For years we have listened to politicians talking about the need for a concerted and collective effort to sweep the criminals from our streets. What are you doing about crime, they ask.
Complain? How dare you? Shut up and leave the country, Nqakula told parliament not too long ago.
Then he played the race card. Only whites complain about crime, now that they feel the flames lapping at their backsides after decades of disproportionate police protection, he suggested. This may be so, but tell that to the residents of Nyanga, SA’s murder capital for three years running.
While Nqakula was restructuring the police for the fourth time in a decade, effectively closing down specialist units like the anti-hijacking and vehicle theft units, the Child Protection Unit and the drug squads, his political masters in the ANC were plotting the downfall of the Scorpions.
If ever there was an example of egos and factional interests trumping the fight against crime, then the drive to kill off the Scorpions must be it. Quite simply, the Scorpions are the victims of their own success. The list of senior politicians and civil servants who, at one time or another, have been investigated by this unit is very, very long – and includes the man most likely to be our next head of state.
Initially, ANC leaders didn’t even bother to hide the fact that this had nothing to do with strengthening the fight against crime – that little fib came much later.
ANC national executive committee member Nathi Mthethwa, who has since been rewarded for leading the charge against the Scorpions by being appointed minister of safety and security, slammed members of the elite unit as “adversaries of the democratic order”.

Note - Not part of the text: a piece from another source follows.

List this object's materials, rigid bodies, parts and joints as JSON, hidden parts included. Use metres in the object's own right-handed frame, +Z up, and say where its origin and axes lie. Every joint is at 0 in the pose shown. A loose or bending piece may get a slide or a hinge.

It is also a shocking indictment of our political leaders that, over the past decade, three major inquiries and commissions have been established, not to investigate crime itself, but to probe ego clashes and factional quarrelling between various law enforcement agencies and officials.
The Hefer Commission came about after two senior politicians – both of whom had reason to fear the National Prosecuting Authority – accused former prosecutions boss Bulelani Ngcuka of being an apartheid-era spy. After much public fuss – and expense – they retracted the claim.
The Khampepe Commission was established when turf wars and personality clashes between senior law enforcement officials threatened to dump the entire criminal justice system into chaos. This secret and dirty war among politicians and their civil service acolytes, essentially over who should run the Scorpions, highlighted to a shocking extent the degree to which the fight against crime had been subordinated to the power games of the governing elite.
In the end – and again at great cost – the commission basically told the politicians and government officials they should learn to play nicely. Set up a ministerial co-ordinating committee and sort out your own problems, they were told. But the bickering continued and the criminals cheered.
Most recently, the Ginwala Inquiry has provided another glimpse into the vindictive cesspit that is the South African political and administrative landscape. Again, this inquiry was not set up to deal with the pressing issue of crime, but to determine Vusi Pikoli’s fitness to hold office. Incidentally, the inquiry found him to be a person of “unimpeachable integrity”. Nonsense. Off with his head, says the president.
The inquiry revealed that Simelane spent much of his tax-funded time running a vendetta against Pikoli.
With Simelane gleefully steering the government’s ill-advised juggernaut against Pikoli, the inquiry delved into a litany of acrimonious letters and e-mails between ministers and officials and bitter standoffs over search warrants and politically “insensitive” prosecuting procedures.
Commenting on the government’s case, Ginwala said the following: “Some of the matters are… so remote that the inference is that the DG [Simelane] must have intended to throw a wide net to try to make something stick on Pikoli”. She also noted that some of the complaints against Pikoli were spurious and “may have been motivated by personal issues”. The more things change…
But while the egos clashed, much of the criminal justice system has been left leaderless – on autopilot. Over the past 24 months, at least five security structures – the SAPS, the NPA, the Independent Complaints Directorate, Correctional Services and the Scorpions – have at some point had to cope without a permanently appointed boss.
Zuma has, meanwhile, begun talking tough about crime as he tap-dances his way to an election – and a possible “political solution” to his own legal morass.
Pre-election promises about laws that bite and about getting tough on criminals are as old, stale and useless as the rust buckets our under-resourced police men and women use to patrol our neighbourhoods.
We already have laws that bite. They should simply be enforced. Crimes should be properly investigated and mercilessly prosecuted. Our cops are tough on criminals – almost 800 people died last year as a result of police action or in police custody. Then again, more than 1 400 escaped from police custody. Go figure.
And when a recent drunk-driving case against ANC stalwart and (presumably) reformed fraudster Tony Yengeni was deliberately bungled by the police, not a word of condemnation was heard from our political rulers.
So, as we head into the festive season – a time when criminals rape, pillage and plunder with abandon – it is perhaps pertinent to remind our political leaders that there is an election around the corner.
They should not be too surprised if citizens respond to their pompous posturing and bloated egos in the way they use their pencils in the voting booth.